Assemblymember Alicia Hyndman also heaped praise on the project:

“Governor Hochul’s commitment to diversity and inclusion in public-private partnerships sets a new standard for New York State. The record-breaking $2.3 billion in contracts awarded at JFK Airport, with substantial participation from MWBE firms, underscores the importance of equitable opportunities in major infrastructure projects. As an Assemblywoman representing Queens, I’m proud to see local businesses thriving, with nearly $1 billion in contracts awarded to Queens-based firms. This achievement not only surpasses past milestones but sets a precedent for future developments, ensuring that MWBE participation continues to break records as we work towards the substantial completion of JFK’s redevelopment in 2028.”

In a press conference, Hyndman added:

“What we didn’t want to happen is to go back to the community and people look at us and say, ‘Well, what did you do?
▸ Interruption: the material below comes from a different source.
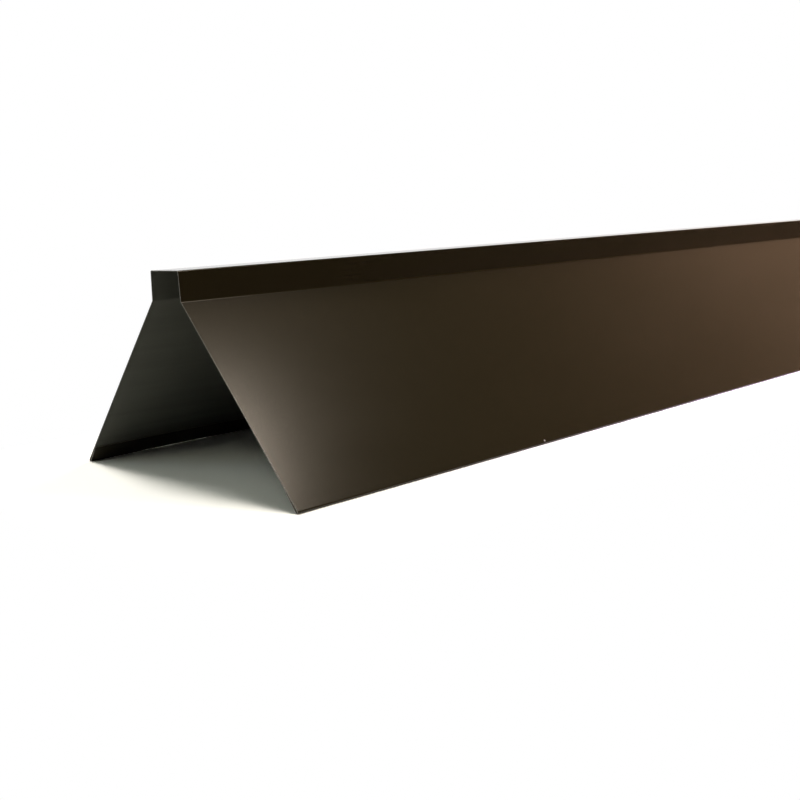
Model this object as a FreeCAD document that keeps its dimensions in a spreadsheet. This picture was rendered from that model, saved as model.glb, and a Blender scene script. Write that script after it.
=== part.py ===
import FreeCAD, Part
import math
import os
import Sketcher

# Ridge flashing: one coated steel sheet, folded along its length.
# The section has a flat ridge top, two short ridge sides, two sloping wings, and a teardrop
# hem turned inwards along the bottom edge of each wing. The flashing stands on its hem folds.
# X runs across the ridge, Y along it and Z up. The origin is at mid length, on the symmetry
# plane, at the height of the surface that the two folds stand on.

doc = FreeCAD.newDocument("RidgeFlashing")

# Driving dimensions, in millimetres and degrees
driving = {
    "Length": 2000,        # stock length along the ridge
    "Sheet": 0.5,          # thickness of the coated sheet
    "RidgeWidth": 30,      # across the ridge top, between its outside corners
    "SideHeight": 18.5,    # upright height of a ridge side, from its corner to the crease
    "SideLean": 2.5,       # outward lean of a ridge side from upright, in degrees
    "WingWidth": 150,      # down the slope, from the crease to the edge of the hem fold
    "WingPitch": 48.7,     # slope of a wing from level, in degrees
    "CornerRadius": 0.5,   # inside radius of the two ridge corners
    "CreaseRadius": 1.5,   # inside radius of the two creases, on the outer face
    "HemWidth": 14,        # from the edge of the hem fold to the tip of the hem
    "HemRadius": 0.6,      # inside radius of the hem fold
    "HemTipGap": 0.2,      # room between the tip of the hem and the wing above it
}
sizes = doc.addObject("Spreadsheet::Sheet", "Sizes")
for row, (name, value) in enumerate(driving.items(), start=1):
    sizes.set(f"A{row}", name)
    sizes.set(f"B{row}", str(value))
    sizes.setAlias(f"B{row}", name)
doc.recompute()


def origin_plane(body, role):
    return next(f for f in body.Origin.OriginFeatures if f.Role == role)


def unit(degrees):
    angle = math.radians(degrees)
    return FreeCAD.Vector(math.cos(angle), math.sin(angle), 0)


# Layout of half the section. A walk along the outer face starts on the symmetry plane,
# crosses the ridge top, goes down the ridge side and the wing, round the hem fold and back
# up to the tip of the hem. The metal is on the right of that walk. The hem leans in towards
# the wing, so that its tip stops at its gap from the wing.
corner_radius = sizes.CornerRadius + sizes.Sheet
fold_radius = sizes.HemRadius + sizes.Sheet
wing_flat = sizes.WingWidth - fold_radius
hem_flat = sizes.HemWidth - fold_radius
hem_closing = math.degrees(
    math.acos((sizes.HemTipGap - sizes.HemRadius) / math.hypot(sizes.HemRadius, hem_flat))
    - math.atan2(hem_flat, sizes.HemRadius)
)
top_heading = 0
side_heading = sizes.SideLean - 90
wing_heading = -sizes.WingPitch
hem_heading = wing_heading - 180 - hem_closing

# The sharp outside corners, and the centres that the bends and the fold turn about
wing_drop = -(unit(wing_heading) * wing_flat + unit(wing_heading - 90) * fold_radius).y
ridge_height = fold_radius + wing_drop + sizes.SideHeight
side_length = sizes.SideHeight / math.cos(math.radians(sizes.SideLean))
corner_setback = corner_radius * math.tan(math.radians(top_heading - side_heading) / 2)
crease_setback = sizes.CreaseRadius * math.tan(math.radians(wing_heading - side_heading) / 2)

ridge_corner = FreeCAD.Vector(sizes.RidgeWidth / 2, ridge_height, 0)
crease_corner = ridge_corner + unit(side_heading) * side_length
corner_centre = ridge_corner - FreeCAD.Vector(corner_setback, corner_radius, 0)
crease_centre = (
    crease_corner
    - unit(side_heading) * crease_setback
    + unit(side_heading + 90) * sizes.CreaseRadius
)
fold_centre = (
    crease_corner
    + unit(wing_heading) * wing_flat
    + unit(wing_heading - 90) * fold_radius
)

# How a sketch names the points of a line or an arc, and its own origin and upright axis
start, end, centre = 1, 2, 3
origin, upright = -1, -2


# One face of the sheet, at a depth below the outer face: flats joined by tangent bends.
# Returns what was drawn, in walking order, as (geometry, its first point, its last point).
def draw_face(sketch, depth):
    bends = [
        (corner_centre, corner_radius - depth, top_heading, side_heading, "right"),
        (crease_centre, sizes.CreaseRadius + depth, side_heading, wing_heading, "left"),
        (fold_centre, fold_radius - depth, wing_heading, hem_heading, "right"),
    ]
    here = FreeCAD.Vector(0, ridge_height - depth, 0)
    drawn = []
    for middle, radius, before, after, hand in bends:
        side = 90 if hand == "right" else -90
        first = middle + unit(before + side) * radius
        flat = sketch.addGeometry(Part.LineSegment(here, first), False)
        low, high = sorted((math.radians(before + side), math.radians(after + side)))
        circle = Part.Circle(middle, FreeCAD.Vector(0, 0, 1), radius)
        bend = sketch.addGeometry(Part.ArcOfCircle(circle, low, high), False)
        drawn.append((flat, start, end))
        drawn.append((bend, end, start) if hand == "right" else (bend, start, end))
        here = middle + unit(after + side) * radius
    tip = here + unit(hem_heading) * hem_flat
    flat = sketch.addGeometry(Part.LineSegment(here, tip), False)
    drawn.append((flat, start, end))
    for (one, _, last), (other, first, _) in zip(drawn, drawn[1:]):
        sketch.addConstraint(Sketcher.Constraint("Tangent", one, last, other, first))
    return drawn


# A straight cut across the sheet, between the same point of its outer and its inner face
def draw_cut(sketch, outside, inside, point):
    ends = [sketch.getPoint(face, point) for face in (outside, inside)]
    cut = sketch.addGeometry(Part.LineSegment(*ends), False)
    sketch.addConstraint(Sketcher.Constraint("Coincident", cut, start, outside, point))
    sketch.addConstraint(Sketcher.Constraint("Coincident", cut, end, inside, point))
    return cut


# The sharp corner where two flats of the outer face would meet, which a folder measures to
def draw_corner(sketch, place, flats):
    corner = sketch.addGeometry(Part.Point(place), True)
    for flat in flats:
        sketch.addConstraint(Sketcher.Constraint("PointOnObject", corner, start, flat))
    return corner


def drive(sketch, name, expression, constraint):
    index = sketch.addConstraint(constraint)
    sketch.renameConstraint(index, name)
    sketch.setExpression(f"Constraints.{name}", expression)


# Half of the section, closed along the symmetry plane and fully constrained
def draw_section(sketch):
    outer = draw_face(sketch, 0)
    inner = draw_face(sketch, sizes.Sheet)
    top, corner, side, crease, wing, fold, hem = [drawn[0] for drawn in outer]
    top_in, corner_in, _, crease_in, _, fold_in, hem_in = [drawn[0] for drawn in inner]
    tip = draw_cut(sketch, hem, hem_in, end)
    seam = draw_cut(sketch, top, top_in, start)
    ridge_point = draw_corner(sketch, ridge_corner, (top, side))
    crease_point = draw_corner(sketch, crease_corner, (side, wing))

    # Form: a level top that ends on the symmetry plane, both faces of each bend about one
    # centre, and a hem with parallel faces and a square tip
    sketch.addConstraint(Sketcher.Constraint("PointOnObject", seam, start, upright))
    sketch.addConstraint(Sketcher.Constraint("Vertical", seam))
    sketch.addConstraint(Sketcher.Constraint("Horizontal", top))
    sketch.addConstraint(Sketcher.Constraint("Horizontal", top_in))
    for outside, inside in ((corner, corner_in), (crease, crease_in), (fold, fold_in)):
        about = Sketcher.Constraint("Coincident", outside, centre, inside, centre)
        sketch.addConstraint(about)
    sketch.addConstraint(Sketcher.Constraint("Parallel", hem, hem_in))
    sketch.addConstraint(Sketcher.Constraint("Perpendicular", tip, hem))

    # Flats and slopes
    drive(sketch, "RidgeHalf", "Sizes.RidgeWidth / 2",
          Sketcher.Constraint("DistanceX", origin, 1, ridge_point, start, ridge_corner.x))
    drive(sketch, "SideHeight", "Sizes.SideHeight",
          Sketcher.Constraint("DistanceY", crease_point, start, ridge_point, start,
                              sizes.SideHeight))
    drive(sketch, "SideSlope", "(Sizes.SideLean - 90) * 1 deg",
          Sketcher.Constraint("Angle", side, math.radians(side_heading)))
    drive(sketch, "WingSlope", "-Sizes.WingPitch * 1 deg",
          Sketcher.Constraint("Angle", wing, math.radians(wing_heading)))
    drive(sketch, "WingFlat", "Sizes.WingWidth - Sizes.HemRadius - Sizes.Sheet",
          Sketcher.Constraint("Distance", crease_point, start, wing, end, wing_flat))
    drive(sketch, "HemFlat", "Sizes.HemWidth - Sizes.HemRadius - Sizes.Sheet",
          Sketcher.Constraint("Distance", hem, start, hem, end, hem_flat))
    drive(sketch, "HemSlope",
          "180 deg + Constraints.WingSlope"
          " + atan2(Sizes.HemWidth - Sizes.HemRadius - Sizes.Sheet; Sizes.HemRadius)"
          " - acos((Sizes.HemTipGap - Sizes.HemRadius) / hypot(Sizes.HemRadius;"
          " Sizes.HemWidth - Sizes.HemRadius - Sizes.Sheet))",
          Sketcher.Constraint("Angle", hem, math.radians(hem_heading + 360)))

    # Bends: the inside radius on one face, and a sheet's thickness more on the other
    for name, bend, radius in (
        ("CornerInside", corner_in, "CornerRadius"),
        ("CreaseInside", crease, "CreaseRadius"),
        ("FoldInside", fold_in, "HemRadius"),
    ):
        drive(sketch, name, f"Sizes.{radius}",
              Sketcher.Constraint("Radius", bend, sizes.getPropertyByName(radius)))
    for name, bend, radius in (
        ("CornerOutside", corner, "CornerRadius"),
        ("CreaseOutside", crease_in, "CreaseRadius"),
        ("FoldOutside", fold, "HemRadius"),
    ):
        drive(sketch, name, f"Sizes.{radius} + Sizes.Sheet",
              Sketcher.Constraint("Radius", bend,
                                  sizes.getPropertyByName(radius) + sizes.Sheet))
    drive(sketch, "FoldHeight", "Sizes.HemRadius + Sizes.Sheet",
          Sketcher.Constraint("DistanceY", origin, 1, fold, centre, fold_radius))


# The folded sheet: half of the section carried along the ridge, and its mirror image
flashing = doc.addObject("PartDesign::Body", "RidgeFlashing")
flashing.Label = "ridge_flashing"
section = flashing.newObject("Sketcher::SketchObject", "Section")
section.AttachmentSupport = [(origin_plane(flashing, "XZ_Plane"), "")]
section.MapMode = "FlatFace"
doc.recompute()
draw_section(section)

half = flashing.newObject("PartDesign::Pad", "HalfFlashing")
half.Profile = section
half.SideType = "Symmetric"
half.setExpression("Length", "Sizes.Length")
doc.recompute()

whole = flashing.newObject("PartDesign::Mirrored", "WholeFlashing")
whole.MirrorPlane = (origin_plane(flashing, "YZ_Plane"), [""])
whole.Originals = [half]
whole.Refine = True
flashing.Tip = whole
doc.recompute()

for thing in doc.Objects:
    if "Invalid" in thing.State or "Error" in thing.State:
        raise RuntimeError(f"{thing.Name} failed: {thing.State}")
shape = flashing.Shape
if shape.isNull() or not shape.isValid() or len(shape.Solids) != 1:
    raise RuntimeError("the flashing isn't one valid solid")
box = shape.BoundBox
print(f"{flashing.Label}: {box.XLength:.2f} x {box.YLength:.1f} x {box.ZLength:.2f} mm,"
      f" {shape.Volume / 1000:.1f} cm3")

os.makedirs("parts", exist_ok=True)
shape.exportStep(f"parts/{flashing.Label}.step")
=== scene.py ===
import math

import bpy
import numpy as np
from mathutils import Matrix, Vector


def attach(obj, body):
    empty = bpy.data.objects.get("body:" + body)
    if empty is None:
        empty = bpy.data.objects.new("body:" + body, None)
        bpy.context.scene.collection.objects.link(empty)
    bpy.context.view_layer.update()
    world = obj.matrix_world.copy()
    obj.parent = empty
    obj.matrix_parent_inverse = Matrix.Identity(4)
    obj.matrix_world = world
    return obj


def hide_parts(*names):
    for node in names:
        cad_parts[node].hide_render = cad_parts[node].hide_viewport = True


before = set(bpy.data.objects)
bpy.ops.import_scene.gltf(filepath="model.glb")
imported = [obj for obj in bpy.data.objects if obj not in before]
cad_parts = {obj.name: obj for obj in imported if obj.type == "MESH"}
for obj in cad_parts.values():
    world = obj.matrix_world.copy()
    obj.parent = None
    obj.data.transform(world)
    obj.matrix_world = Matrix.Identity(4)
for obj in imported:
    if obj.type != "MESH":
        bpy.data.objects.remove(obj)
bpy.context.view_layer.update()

# Ridge flashing of coated steel, folded from one sheet.
# X runs across the ridge, Y along it and Z up. The camera looks at the end at low Y.
# Lengths are in metres.

scene = bpy.context.scene


# The folded sheet
sheet = {
    "length": 2.000,
    "thickness": 0.0005,
    "ridgeWidth": 0.030,      # between the sharp outside corners
    "sideHeight": 0.0185,     # upright, from a ridge corner to its crease
    "sideLean": 2.5,          # degrees from upright
    "wingWidth": 0.150,       # from the crease to the edge of the fold
    "wingPitch": 48.7,        # degrees below level
    "cornerRadius": 0.0005,   # inside radius of the ridge corners
    "creaseRadius": 0.0015,   # inside radius of the creases
    "hemWidth": 0.014,        # from the edge of the fold to the hem's tip
    "hemRadius": 0.0006,      # inside radius of the fold
    "hemTipGap": 0.0002,      # between the hem's tip and the wing
    "wingWave": 0.00028,      # depth of the long shallow waves in a wing
    "hemLift": 0.00028,       # how far the left fold stands off the floor near the open end
    "liftRise": (0, 0.055),   # from the open end, where that lift starts and is full
    "liftFall": (0.09, 0.125),       # and where it fades and is gone
    "liftDown": (0.35, 1),    # the lift grows over this share of the wing, from the crease down
    "rollover": 0.00006,      # rounding that the shears leave at a cut edge
    "rolloverReach": 0.0001,  # how far from the cut it starts
    "wornReach": 0.0012,      # how fast the wear of a cut end dies out
    "bendWear": 0.5,          # wear at a bend, where a cut end has 1
    "foldShadeHeight": (0.013, 0.004),   # where the painted shade inside the fold starts and is full
}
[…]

No one on that project looks like us. No one in that project represents us.’ We did not want to have those conversations. That’s why those tireless meetings that took place on Zoom, whether it was Microsoft, Webex, or whatever it was, weren’t working. Your bandwidth was low, and you had to turn off the camera or turn off the mic. As annoying as it was, we knew it was for us, by us, to make sure that this community that we represent looks like us.”

Interesting. Apparently, there are no worthy white contractors in Queens or the other boroughs of New York.

This project is a monument to racism and discrimination in New York.

Congratulations, New York, your track record of woke ignorance is still intact.